Brembo Unveils Round 9 of World Superbike in Misano Adriatico

7/2/2018

An in-depth look at the braking systems on the Ducati bikes belonging to Davies and Melandri and the Kawasaki bikes of Rea and Sykes

​​



After the race at Laguna Seca, the World Superbike Championship is back in Europe: from July 6 to 8, the Misano World Circuit Marco Simoncelli will host the 9th Round of the Championship. Located a few miles from the Adriatic Sea on the road named for Daijiro Kato, the track is celebrating its 46th anniversary this year.

Over the course of the years, the track has undergone numerous changes until it completed its current 2,625-mile configuration in 2008.

In spite of the 16 corners, there are only eight braking sections because several changes in direction are made without using the brakes.

The Italian track is one of the few in the Championship that doesn't reach decelerations of 1.4 G and 1.5 G. So, the risk of overheating the systems is low.

According to Brembo technicians, who work closely with 16 World Superbike riders, the Misano World Circuit Marco Simoncelli presents a medium level of difficulty on the brakes.

On a scale of 1 to 5, it earned a 3 on the difficulty index, the same score given to the Laguna Seca and Portimão tracks.

 

 

 
 

The demand on the brakes during the GP

The eight braking points require the riders to use their brakes for just under 29 seconds each lap, which totals 30% of the entire duration of the race.

This percentage is identical to the Imola track, but there the brakes are used for almost 32.5 seconds per lap. Imola is also 765 yards longer compared to Misano.

The two Italian circuits both have a 52-yard braking section in common, but not much else. The braking spaces on the most dangerous corners at Misano are decidedly longer: 274, 244 and 215 yards.

At Imola, not one of the braking sections lasts more than 205 yards. The peak average deceleration is 1.06 G, the lowest recorded during the last part of the season.

Contributing to lowering this average are the trio of turns with 1.1 G in deceleration and another pair with 1 G.

Summing up all the force applied by a rider on the brake lever from the starting line to the checkered flag, the total comes to more than 1,785 lbs, which is about the same weight as 140 beach chairs.


 

The most demanding braking sections

Of the eight braking sections on the Misano World Circuit Marco Simoncelli, one is considered highly demanding on the brakes, six are of medium difficulty and one is light.

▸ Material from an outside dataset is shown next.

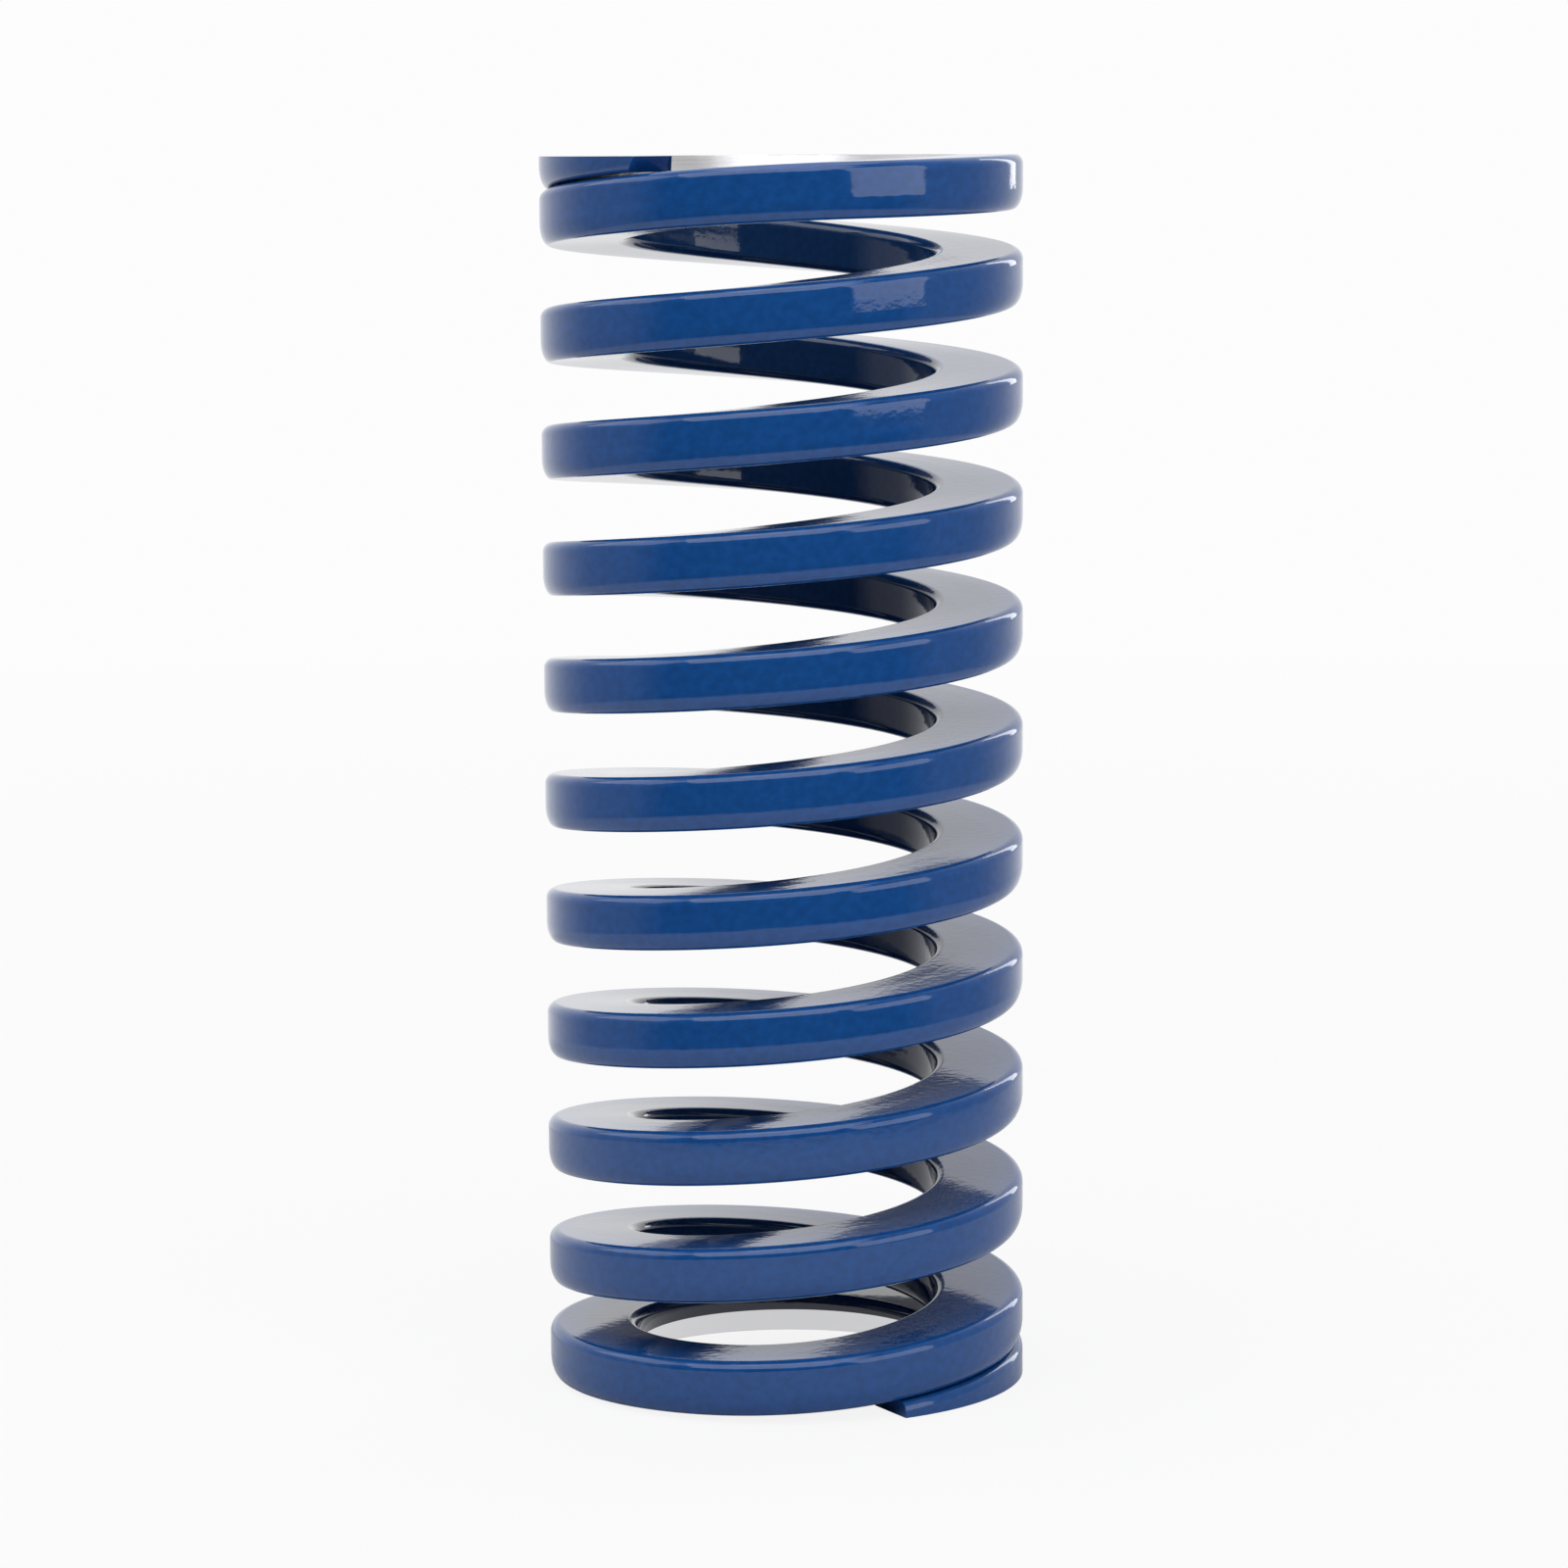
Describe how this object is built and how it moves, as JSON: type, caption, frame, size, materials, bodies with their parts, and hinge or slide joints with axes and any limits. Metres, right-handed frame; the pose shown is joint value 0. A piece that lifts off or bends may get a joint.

The most challenging by far is Turn 8 because the two previous corners are taken without using the brakes and so the Superbikes are able to gain speed.

The riders approach Turn 8 going 167 mph and in less than 5 seconds (4.9 seconds to be precise), reduce to 49 mph braking for 244 yards and applying an 11.7-pound load on the lever.

At that point, the pressure of the Brembo brake fluid in the braking system reaches 11.4 bar, while at Turn 10 it gets up to 11.6 bar.

At Turn 10, the Superbikes brake for 4.6 seconds to go from 141 mph to 42 mph. While applying the brakes, the bikes travel 191 yards, with is the same length as 57 personal water crafts lined up one after the other.

The braking section that requires the most space overall is at Turn 1: the Superbikes need 274 yards to slow down from 159 mph to 72 mph.

The peak deceleration however does not surpass 1.1 G and the load the riders apply to the lever is 10.8 lbs.

 

 

Brembo performance

Bikes with Brembo brakes have proven unbeatable since 2010 on the Misano circuit.

Since that year, Kawasaki has won 7 times, Aprilia four and Ducati 3.

The last time an Italian rider won on this track was Marco Melandri in 2017 with Ducati.

Chaz Davies on the other hand, has never stood on the top step of the podium at Misano.